• [Exercise] Return the complete listing that follows, with each line reproduced exactly.
## START Supplied information
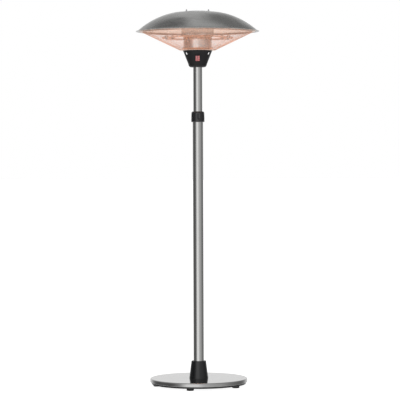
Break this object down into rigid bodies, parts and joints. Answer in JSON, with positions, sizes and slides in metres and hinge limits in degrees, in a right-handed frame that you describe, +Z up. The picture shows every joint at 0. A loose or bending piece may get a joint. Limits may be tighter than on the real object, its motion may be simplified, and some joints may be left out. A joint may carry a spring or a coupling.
{
  "type": "outdoor heater",
  "caption": "Free-standing electric patio heater: round weighted base, telescopic steel pole with a twist-lock collar, switch hub, and a domed head with ring lamps behind a conical mesh guard.",
  "frame": {"origin": "on the floor, on the pole's axis, at the bottom centre of the object", "axes": "+Z up along the pole; -Y is the front, where the switches are; +X is to the right as seen from the front"},
  "size_m": [0.6, 0.6, 1.832],
  "materials": {
    "rubber": "matte",
    "black_plastic": "satin",
    "black_paint": "satin",
    "ballast_stone": "matte",
    "base_steel": "satin",
    "pole_steel": "satin",
    "head_steel": "satin",
    "polished_reflector": "polished",
    "guard_mesh": "satin",
    "zinc_hardware": "satin",
    "white_nylon": "satin",
    "cable_black": "satin",
    "red_rocker": "gloss",
    "lead_sleeve": "matte",
    "ceramic_white": "matte",
    "quartz": "gloss",
    "glowing_coil": "matte"
  },
  "bodies": {
    "stand": {"rubber_feet": "rubber", "foot_screws": "zinc_hardware", "bottom_plate": "black_paint", "ballast": "ballast_stone", "base_cover": "base_steel", "pole_socket": "zinc_hardware", "socket_bolts": "zinc_hardware", "socket_nuts": "zinc_hardware", "pole_screws": "zinc_hardware", "pole_boot": "black_plastic", "cable_gland": "black_plastic", "lower_pole": "pole_steel", "top_bush": "white_nylon", "collar_sleeve": "black_plastic", "collet": "white_nylon", "cable_inlet": "cable_black", "cable_coil": "cable_black"},
    "collar": {"lock_collar": "black_plastic"},
    "slider": {"pole_guide": "white_nylon"},
    "head": {"upper_pole": "pole_steel", "cable_riser": "cable_black", "hub_housing": "black_plastic", "hub_socket": "zinc_hardware", "hub_screws": "zinc_hardware", "neck_screws": "zinc_hardware", "wiring_box": "black_plastic", "hub_lid": "zinc_hardware", "lid_screws": "zinc_hardware", "switch_housing": "black_plastic", "terminal_block": "ceramic_white", "tilt_switch": "black_plastic", "wiring_harness": "lead_sleeve", "thermal_cutout": "zinc_hardware", "guard_dish": "polished_reflector", "mesh_guard": "guard_mesh", "guard_top_ring": "head_steel", "guard_rivets": "zinc_hardware", "drum_base": "polished_reflector", "drum_lower": "polished_reflector", "drum_upper": "polished_reflector", "lamp_brackets": "zinc_hardware", "lamp_tube_outer": "quartz", "lamp_tube_inner": "quartz", "filament_outer": "glowing_coil", "filament_inner": "glowing_coil", "lamp_caps": "ceramic_white", "lamp_leads": "lead_sleeve", "dome_liner": "polished_reflector", "dome": "head_steel", "top_cap": "head_steel", "tie_rods": "zinc_hardware", "rod_nuts": "zinc_hardware"},
    "rocker_left": {"rocker_left": "red_rocker"},
    "rocker_right": {"rocker_right": "red_rocker"}
  },
  "joints": [
    {"name": "collar_twist", "type": "hinge", "parent": "stand", "child": "collar", "pos_m": [0, 0, 1.311], "axis": [0, 0, 1], "range_deg": [0, 90]},
    {"name": "pole_extend", "type": "slide", "parent": "stand", "child": "slider", "axis": [0, 0, 1], "range_m": [-0.2, 0.28], "deforming": ["cable_coil"]},
    {"name": "head_turn", "type": "hinge", "parent": "slider", "child": "head", "pos_m": [0, 0, 0.894], "axis": [0, 0, 1], "range_deg": [-175, 175]},
    {"name": "rocker_left_press", "type": "hinge", "parent": "head", "child": "rocker_left", "pos_m": [-0.0051, -0.05629, 1.59278], "axis": [1, 0, 0], "range_deg": [0, 16]},
    {"name": "rocker_right_press", "type": "hinge", "parent": "head", "child": "rocker_right", "pos_m": [0.0051, -0.05629, 1.59278], "axis": [1, 0, 0], "range_deg": [0, 16]}
  ]
}
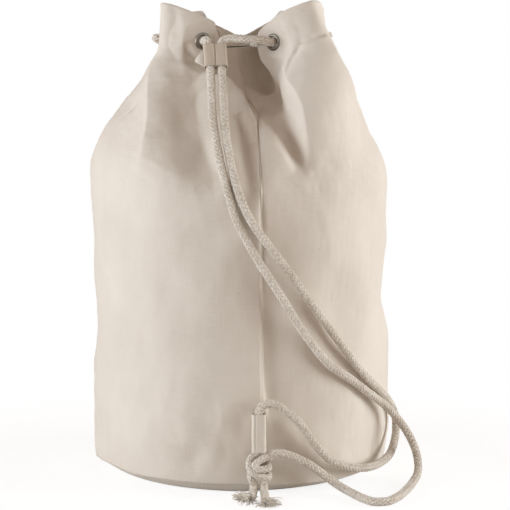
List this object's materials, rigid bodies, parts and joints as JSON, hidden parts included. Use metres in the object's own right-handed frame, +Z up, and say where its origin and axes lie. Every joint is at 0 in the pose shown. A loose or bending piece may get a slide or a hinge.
## END Supplied information
• [Result for this task]
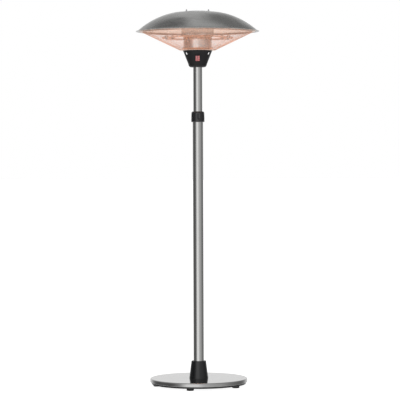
Break this object down into rigid bodies, parts and joints. Answer in JSON, with positions, sizes and slides in metres and hinge limits in degrees, in a right-handed frame that you describe, +Z up. The picture shows every joint at 0. A loose or bending piece may get a joint. Limits may be tighter than on the real object, its motion may be simplified, and some joints may be left out. A joint may carry a spring or a coupling.
{
  "type": "outdoor heater",
  "caption": "Free-standing electric patio heater: round weighted base, telescopic steel pole with a twist-lock collar, switch hub, and a domed head with ring lamps behind a conical mesh guard.",
  "frame": {"origin": "on the floor, on the pole's axis, at the bottom centre of the object", "axes": "+Z up along the pole; -Y is the front, where the switches are; +X is to the right as seen from the front"},
  "size_m": [0.6, 0.6, 1.832],
  "materials": {
    "rubber": "matte",
    "black_plastic": "satin",
    "black_paint": "satin",
    "ballast_stone": "matte",
    "base_steel": "satin",
    "pole_steel": "satin",
    "head_steel": "satin",
    "polished_reflector": "polished",
    "guard_mesh": "satin",
    "zinc_hardware": "satin",
    "white_nylon": "satin",
    "cable_black": "satin",
    "red_rocker": "gloss",
    "lead_sleeve": "matte",
    "ceramic_white": "matte",
    "quartz": "gloss",
    "glowing_coil": "matte"
  },
  "bodies": {
    "stand": {"rubber_feet": "rubber", "foot_screws": "zinc_hardware", "bottom_plate": "black_paint", "ballast": "ballast_stone", "base_cover": "base_steel", "pole_socket": "zinc_hardware", "socket_bolts": "zinc_hardware", "socket_nuts": "zinc_hardware", "pole_screws": "zinc_hardware", "pole_boot": "black_plastic", "cable_gland": "black_plastic", "lower_pole": "pole_steel", "top_bush": "white_nylon", "collar_sleeve": "black_plastic", "collet": "white_nylon", "cable_inlet": "cable_black", "cable_coil": "cable_black"},
    "collar": {"lock_collar": "black_plastic"},
    "slider": {"pole_guide": "white_nylon"},
    "head": {"upper_pole": "pole_steel", "cable_riser": "cable_black", "hub_housing": "black_plastic", "hub_socket": "zinc_hardware", "hub_screws": "zinc_hardware", "neck_screws": "zinc_hardware", "wiring_box": "black_plastic", "hub_lid": "zinc_hardware", "lid_screws": "zinc_hardware", "switch_housing": "black_plastic", "terminal_block": "ceramic_white", "tilt_switch": "black_plastic", "wiring_harness": "lead_sleeve", "thermal_cutout": "zinc_hardware", "guard_dish": "polished_reflector", "mesh_guard": "guard_mesh", "guard_top_ring": "head_steel", "guard_rivets": "zinc_hardware", "drum_base": "polished_reflector", "drum_lower": "polished_reflector", "drum_upper": "polished_reflector", "lamp_brackets": "zinc_hardware", "lamp_tube_outer": "quartz", "lamp_tube_inner": "quartz", "filament_outer": "glowing_coil", "filament_inner": "glowing_coil", "lamp_caps": "ceramic_white", "lamp_leads": "lead_sleeve", "dome_liner": "polished_reflector", "dome": "head_steel", "top_cap": "head_steel", "tie_rods": "zinc_hardware", "rod_nuts": "zinc_hardware"},
    "rocker_left": {"rocker_left": "red_rocker"},
    "rocker_right": {"rocker_right": "red_rocker"}
  },
  "joints": [
    {"name": "collar_twist", "type": "hinge", "parent": "stand", "child": "collar", "pos_m": [0, 0, 1.311], "axis": [0, 0, 1], "range_deg": [0, 90]},
    {"name": "pole_extend", "type": "slide", "parent": "stand", "child": "slider", "axis": [0, 0, 1], "range_m": [-0.2, 0.28], "deforming": ["cable_coil"]},
    {"name": "head_turn", "type": "hinge", "parent": "slider", "child": "head", "pos_m": [0, 0, 0.894], "axis": [0, 0, 1], "range_deg": [-175, 175]},
    {"name": "rocker_left_press", "type": "hinge", "parent": "head", "child": "rocker_left", "pos_m": [-0.0051, -0.05629, 1.59278], "axis": [1, 0, 0], "range_deg": [0, 16]},
    {"name": "rocker_right_press", "type": "hinge", "parent": "head", "child": "rocker_right", "pos_m": [0.0051, -0.05629, 1.59278], "axis": [1, 0, 0], "range_deg": [0, 16]}
  ]
}
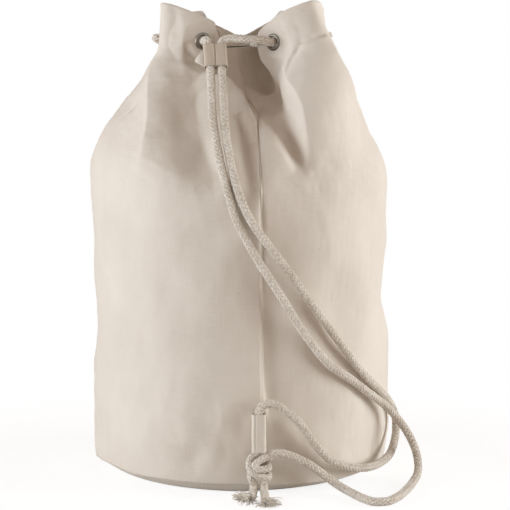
List this object's materials, rigid bodies, parts and joints as JSON, hidden parts included. Use metres in the object's own right-handed frame, +Z up, and say where its origin and axes lie. Every joint is at 0 in the pose shown. A loose or bending piece may get a slide or a hinge.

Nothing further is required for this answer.